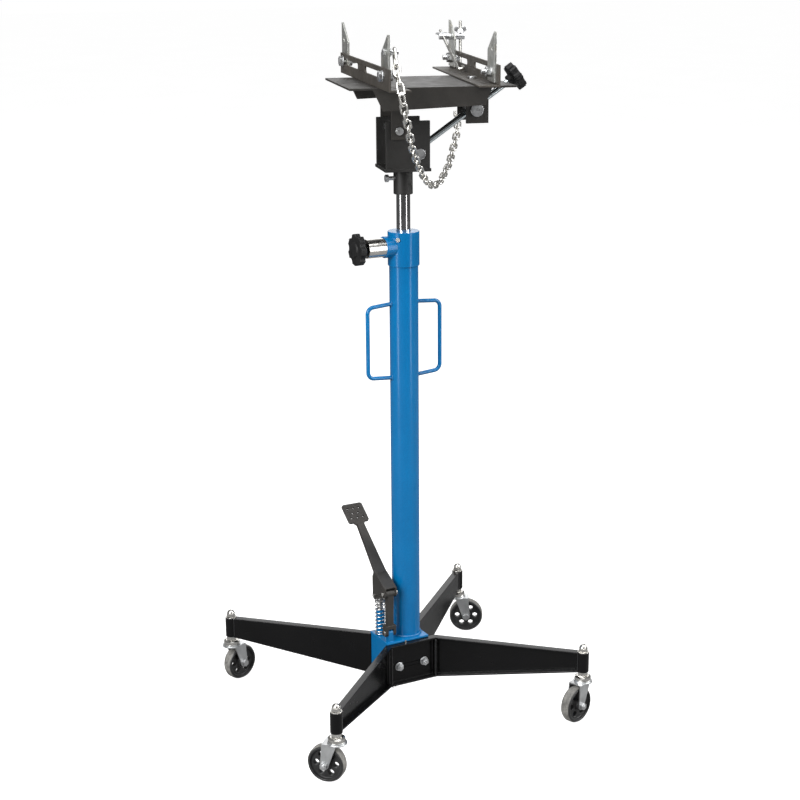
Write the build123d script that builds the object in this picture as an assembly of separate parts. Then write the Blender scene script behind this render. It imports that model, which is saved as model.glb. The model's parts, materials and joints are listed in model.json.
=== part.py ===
from build123d import *
import os
from math import atan2, ceil, cos, degrees, hypot, radians, sin

# Vertical transmission jack. Millimetres, +Z up. The origin is on the floor, on the column's
# axis. +X runs along the front cross-member, -Y is the front.

# ---------------------------------------------------------------- fits and clearances
RUN = 0.05            # radial clearance of a shaft that turns or slides in a bore
FIX = 0.02            # radial clearance of a pin that is held fast
GAP = 0.3             # gap between faces of two pieces that move past each other
SLIDE_GAP = 0.2       # gap between two flat plates that slide on each other

# ---------------------------------------------------------------- casters
WHEEL_R = 37.5
WHEEL_W = 22.0
HUB_W = 25.0
HUB_R = 11.0
WEB_W = 11.0
RIM_IN_R = 29.5
WHEEL_HOLES = 6
WHEEL_HOLE_R = 5.6
WHEEL_HOLE_PCR = 20.0
TRAIL = 20.0          # axle behind the swivel axis
AXLE_R = 4.0
FORK_T = 2.5
FORK_GAP = 0.6        # between the hub's end and the fork arm
CROWN_R = 20.0
CROWN_Z = 80.0        # underside of the fork's crown
RACE_R = 16.5
RACE_H = 8.0
STEM_R = 6.0
STEM_NUT_AF = 19.0
STEM_NUT_H = 8.5
ACORN_H = 17.0
BOLT_AF = 13.0        # M8 heads and nuts
BOLT_HEAD_H = 5.3
NUT_H = 6.5

# ---------------------------------------------------------------- base frame
BASE_X = -8.0         # middle of the base, from the column's axis
CASTER_DX = 276.0     # half the caster spacing along X
CASTER_DY = 257.0     # half the caster spacing along Y
CASTER_TURN = {"fl": 132.6, "rl": 18.6, "fr": 197.6, "rr": -29.4}   # direction of each trail
SOCKET_R = 12.0
SOCKET_H = 42.0
LEG_T = 4.0
LEG_FLANGE = 15.0
LEG_H = 88.0          # height of the channel at the middle
LEG_BEND_X = 54.0     # half length of the straight middle
BLOCK_X0 = -64.0
BLOCK_X1 = 32.0
BLOCK_DY = 34.0       # half depth of the block
LIP_T = 8.0
LIP_OVER = 4.0
PLUG_X = -22.0
FRAME_BOLT_DX = 29.0
FRAME_BOLT_R = 4.0

# ---------------------------------------------------------------- column and hydraulics
COLUMN_R = 28.5
COLUMN_WALL = 3.0
COLLAR_R = 31.0
COLLAR_H = 67.0
COLLAR_LAP = 20.0     # the collar overlaps the column's top by this much
COLUMN_L = 791.0      # from the block to the column tube's top
CYLINDER_R = 21.0
CYLINDER_BORE = 17.0
RAM_R = 13.5
RAM_OUT = 72.0        # ram showing above the collar at rest
RAM_REST_LIFT = 68.0  # how far the ram stands above its lowest place
PISTON_H = 25.0
BUSH_H = 38.0
WIPER_H = 7.0
VALVE_ANGLE = 180.0   # direction of the release valve, from +X
VALVE_DROP = 29.0     # below the collar's top
BOSS_R = 21.0
BOSS_REACH = 44.0
STUB_R = 18.5
STUB_L = 38.0
SPINDLE_R = 4.0
FILLER_ANGLE = -137.0
FILLER_DROP = 13.0
STAR_R = 31.0
STAR_T = 12.0
STAR_LOBES = 7
HANDLE_ROD_R = 4.0
HANDLE_REACH = 80.0
HANDLE_TOP = 142.0    # upper foot, below the collar's top
HANDLE_H = 149.0      # between the two feet
HANDLE_SLOPE = 4.0   # each bar drops or rises by this much on its way out
HANDLE_BEND = 13.0

# ---------------------------------------------------------------- foot pump
PUMP_X = -52.0
PUMP_Y = 15.0
BARREL_R = 8.5
BARREL_H = 54.0
PLUNGER_R = 6.0
PLUNGER_EYE_Z = 87.0  # plunger pin above the block's top
EYE_R = 8.0
EYE_W = 20.0
PIN_R = 4.0
EYE_PIN_R = 3.5
EYE_SLOT = 1.4        # half length of the straight part of the plunger's eye
EYE_PLAY = 1.0        # clearance of the plunger pin, where the linkage is open
SPRING_R = 10.0
SPRING_WIRE_R = 1.15
SPRING_TURNS = 9
LUG_Y = -26.0
LUG_W = 11.0
LUG_R = 7.0
LUG_PIN_Z = 19.0      # above the block's top
LINK_L = 85.0
LINK_ARM = 6.0
LINK_BAR = 12.0
YOKE_IN = 10.5        # half the gap inside the yoke
YOKE_T = 3.0
PAD_W = 46.0
PAD_L = 48.0
PAD_T = 5.0
PAD_TILT = 35.0
PAD_OUT = 132.0       # the pad's near edge, behind the pedal's pivot
PAD_UP = 111.0        # and above it
ARM_T = 6.0

# ---------------------------------------------------------------- tilting head
HEAD_YAW = -15.0      # the head's turn on the ram at rest
SLEEVE_R = 18.7
SLEEVE_H = 47.5
BOX_W = 86.0
BOX_D = 89.0
BOX_H = 90.0
BOX_T = 5.0
BOX_FLOOR_T = 6.0
CLAMP_Z = 17.0        # clamp bolt below the box's floor
TILT_X = -18.0
TILT_UP = 72.0        # tilt pivot above the box's floor
PIVOT_R = 6.0
ANCHOR_X = 23.0
ANCHOR_UP = 27.0
ANCHOR_R = 10.5
SCREW_R = 6.0
SCREW_PLAY = 2.1      # clearance of the screw in its anchor, where the linkage is open
TRUNNION_X = 137.0
TRUNNION_UP = 106.0
TRUNNION_R = 12.5
JOURNAL_R = 8.0
CAP_T = 2.4
LUG_GAP = 30.0        # half the gap of the trunnion's lugs
SCREW_TAIL = 34.0
KNOB_OUT = 86.0       # knob hub beyond the trunnion
KNOB_R = 27.0
KNOB_T = 16.0
KNOB_LOBES = 8
TABLE_X0 = -126.0
TABLE_X1 = 189.0
TABLE_DY = 122.0
TABLE_T = 4.0
TABLE_UP = 159.0      # table top above the box's floor
WEB_H = 38.0          # web height at its left end
WEB_H_RIGHT = 31.0
WEB_X0 = -82.0
WEB_X1 = 142.0
WEB_SLANT = 18.0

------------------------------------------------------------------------

Give every line of the material again, exactly as it reads.

### Answer to the exercise
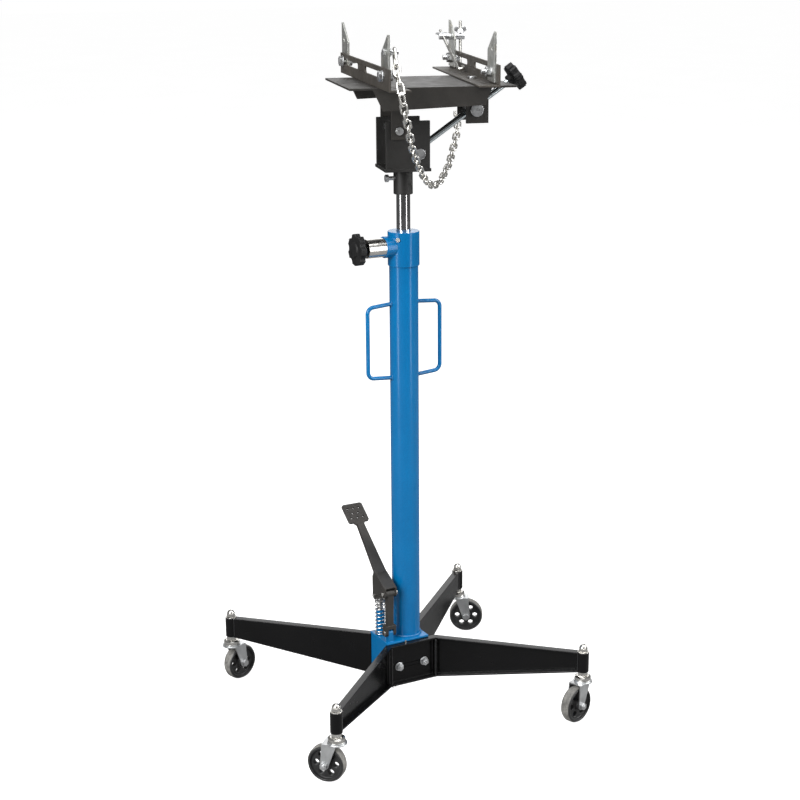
Write the build123d script that builds the object in this picture as an assembly of separate parts. Then write the Blender scene script behind this render. It imports that model, which is saved as model.glb. The model's parts, materials and joints are listed in model.json.
=== part.py ===
from build123d import *
import os
from math import atan2, ceil, cos, degrees, hypot, radians, sin

# Vertical transmission jack. Millimetres, +Z up. The origin is on the floor, on the column's
# axis. +X runs along the front cross-member, -Y is the front.

# ---------------------------------------------------------------- fits and clearances
RUN = 0.05            # radial clearance of a shaft that turns or slides in a bore
FIX = 0.02            # radial clearance of a pin that is held fast
GAP = 0.3             # gap between faces of two pieces that move past each other
SLIDE_GAP = 0.2       # gap between two flat plates that slide on each other

# ---------------------------------------------------------------- casters
WHEEL_R = 37.5
WHEEL_W = 22.0
HUB_W = 25.0
HUB_R = 11.0
WEB_W = 11.0
RIM_IN_R = 29.5
WHEEL_HOLES = 6
WHEEL_HOLE_R = 5.6
WHEEL_HOLE_PCR = 20.0
TRAIL = 20.0          # axle behind the swivel axis
AXLE_R = 4.0
FORK_T = 2.5
FORK_GAP = 0.6        # between the hub's end and the fork arm
CROWN_R = 20.0
CROWN_Z = 80.0        # underside of the fork's crown
RACE_R = 16.5
RACE_H = 8.0
STEM_R = 6.0
STEM_NUT_AF = 19.0
STEM_NUT_H = 8.5
ACORN_H = 17.0
BOLT_AF = 13.0        # M8 heads and nuts
BOLT_HEAD_H = 5.3
NUT_H = 6.5

# ---------------------------------------------------------------- base frame
BASE_X = -8.0         # middle of the base, from the column's axis
CASTER_DX = 276.0     # half the caster spacing along X
CASTER_DY = 257.0     # half the caster spacing along Y
CASTER_TURN = {"fl": 132.6, "rl": 18.6, "fr": 197.6, "rr": -29.4}   # direction of each trail
SOCKET_R = 12.0
SOCKET_H = 42.0
LEG_T = 4.0
LEG_FLANGE = 15.0
LEG_H = 88.0          # height of the channel at the middle
LEG_BEND_X = 54.0     # half length of the straight middle
BLOCK_X0 = -64.0
BLOCK_X1 = 32.0
BLOCK_DY = 34.0       # half depth of the block
LIP_T = 8.0
LIP_OVER = 4.0
PLUG_X = -22.0
FRAME_BOLT_DX = 29.0
FRAME_BOLT_R = 4.0

# ---------------------------------------------------------------- column and hydraulics
COLUMN_R = 28.5
COLUMN_WALL = 3.0
COLLAR_R = 31.0
COLLAR_H = 67.0
COLLAR_LAP = 20.0     # the collar overlaps the column's top by this much
COLUMN_L = 791.0      # from the block to the column tube's top
CYLINDER_R = 21.0
CYLINDER_BORE = 17.0
RAM_R = 13.5
RAM_OUT = 72.0        # ram showing above the collar at rest
RAM_REST_LIFT = 68.0  # how far the ram stands above its lowest place
PISTON_H = 25.0
BUSH_H = 38.0
WIPER_H = 7.0
VALVE_ANGLE = 180.0   # direction of the release valve, from +X
VALVE_DROP = 29.0     # below the collar's top
BOSS_R = 21.0
BOSS_REACH = 44.0
STUB_R = 18.5
STUB_L = 38.0
SPINDLE_R = 4.0
FILLER_ANGLE = -137.0
FILLER_DROP = 13.0
STAR_R = 31.0
STAR_T = 12.0
STAR_LOBES = 7
HANDLE_ROD_R = 4.0
HANDLE_REACH = 80.0
HANDLE_TOP = 142.0    # upper foot, below the collar's top
HANDLE_H = 149.0      # between the two feet
HANDLE_SLOPE = 4.0   # each bar drops or rises by this much on its way out
HANDLE_BEND = 13.0

# ---------------------------------------------------------------- foot pump
PUMP_X = -52.0
PUMP_Y = 15.0
BARREL_R = 8.5
BARREL_H = 54.0
PLUNGER_R = 6.0
PLUNGER_EYE_Z = 87.0  # plunger pin above the block's top
EYE_R = 8.0
EYE_W = 20.0
PIN_R = 4.0
EYE_PIN_R = 3.5
EYE_SLOT = 1.4        # half length of the straight part of the plunger's eye
EYE_PLAY = 1.0        # clearance of the plunger pin, where the linkage is open
SPRING_R = 10.0
SPRING_WIRE_R = 1.15
SPRING_TURNS = 9
LUG_Y = -26.0
LUG_W = 11.0
LUG_R = 7.0
LUG_PIN_Z = 19.0      # above the block's top
LINK_L = 85.0
LINK_ARM = 6.0
LINK_BAR = 12.0
YOKE_IN = 10.5        # half the gap inside the yoke
YOKE_T = 3.0
PAD_W = 46.0
PAD_L = 48.0
PAD_T = 5.0
PAD_TILT = 35.0
PAD_OUT = 132.0       # the pad's near edge, behind the pedal's pivot
PAD_UP = 111.0        # and above it
ARM_T = 6.0

# ---------------------------------------------------------------- tilting head
HEAD_YAW = -15.0      # the head's turn on the ram at rest
SLEEVE_R = 18.7
SLEEVE_H = 47.5
BOX_W = 86.0
BOX_D = 89.0
BOX_H = 90.0
BOX_T = 5.0
BOX_FLOOR_T = 6.0
CLAMP_Z = 17.0        # clamp bolt below the box's floor
TILT_X = -18.0
TILT_UP = 72.0        # tilt pivot above the box's floor
PIVOT_R = 6.0
ANCHOR_X = 23.0
ANCHOR_UP = 27.0
ANCHOR_R = 10.5
SCREW_R = 6.0
SCREW_PLAY = 2.1      # clearance of the screw in its anchor, where the linkage is open
TRUNNION_X = 137.0
TRUNNION_UP = 106.0
TRUNNION_R = 12.5
JOURNAL_R = 8.0
CAP_T = 2.4
LUG_GAP = 30.0        # half the gap of the trunnion's lugs
SCREW_TAIL = 34.0
KNOB_OUT = 86.0       # knob hub beyond the trunnion
KNOB_R = 27.0
KNOB_T = 16.0
KNOB_LOBES = 8
TABLE_X0 = -126.0
TABLE_X1 = 189.0
TABLE_DY = 122.0
TABLE_T = 4.0
TABLE_UP = 159.0      # table top above the box's floor
WEB_H = 38.0          # web height at its left end
WEB_H_RIGHT = 31.0
WEB_X0 = -82.0
WEB_X1 = 142.0
WEB_SLANT = 18.0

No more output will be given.